Well doubtlessly, big labor and the working class is going to side with Senators Warren and Sanders. I mean, that's a given.


Correct. Everyone with an interest will take the side that they think
gives them the greatest short-term gain.


(The democrats are made up of businessmen who want one thing and
working class people who want another. Businessmen who are
democrats - or so-called limousine liberals - are just a little
more working-class friendly, that's all)


The Democratic Party is too diverse to make
that characterization.


Not from a policy standpoint. Only unions (filled with working class people) and Businessmen (who donate to pressure groups) control its policy and priorities. Other groups in the democratic party have negligible effect.

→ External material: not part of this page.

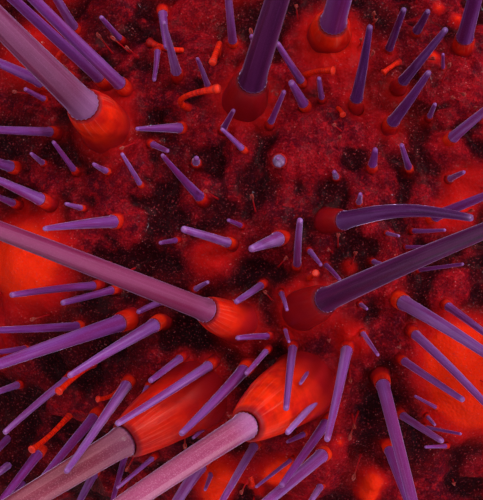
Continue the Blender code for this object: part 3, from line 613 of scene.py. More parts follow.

I realize you're not a fan of conservative points of view, but you
might want to share your thoughts with these guys:

http://www.washingtonexaminer.com/op...mocratic-party

They say it's divided among four power sources: Big lawyers (tort
lawyers); Big Green environmentalists; Big labor (roughly half of them
are government employees unions, but they have most of the power); and
Big Insiders (personal wealth and foundation grants). Not so much Big
Business per se; they still tend to hang with the Republicans.

The thing is, despite the Examiner's claims, these groups often are at
odds on policy matters. The context in which we're talking about it
here -- the TPP agreement -- doesn't seem to have any big, natural
advocates within the Democratic Party. There aren't enough economists.
g

The other part of the context -- Warren and Sanders -- are unlikely to
be influenced much by any of the special interests. But they appear to
be unrealistic in what they think can be accomplished by fighting TPP.

A trade agreement among those parties, or most of them, is going to
happen. The only question is whether its policy leaders will be the
US, Canada, Japan and Australia; or China.

At this point, it's our choice. Before long, it won't be.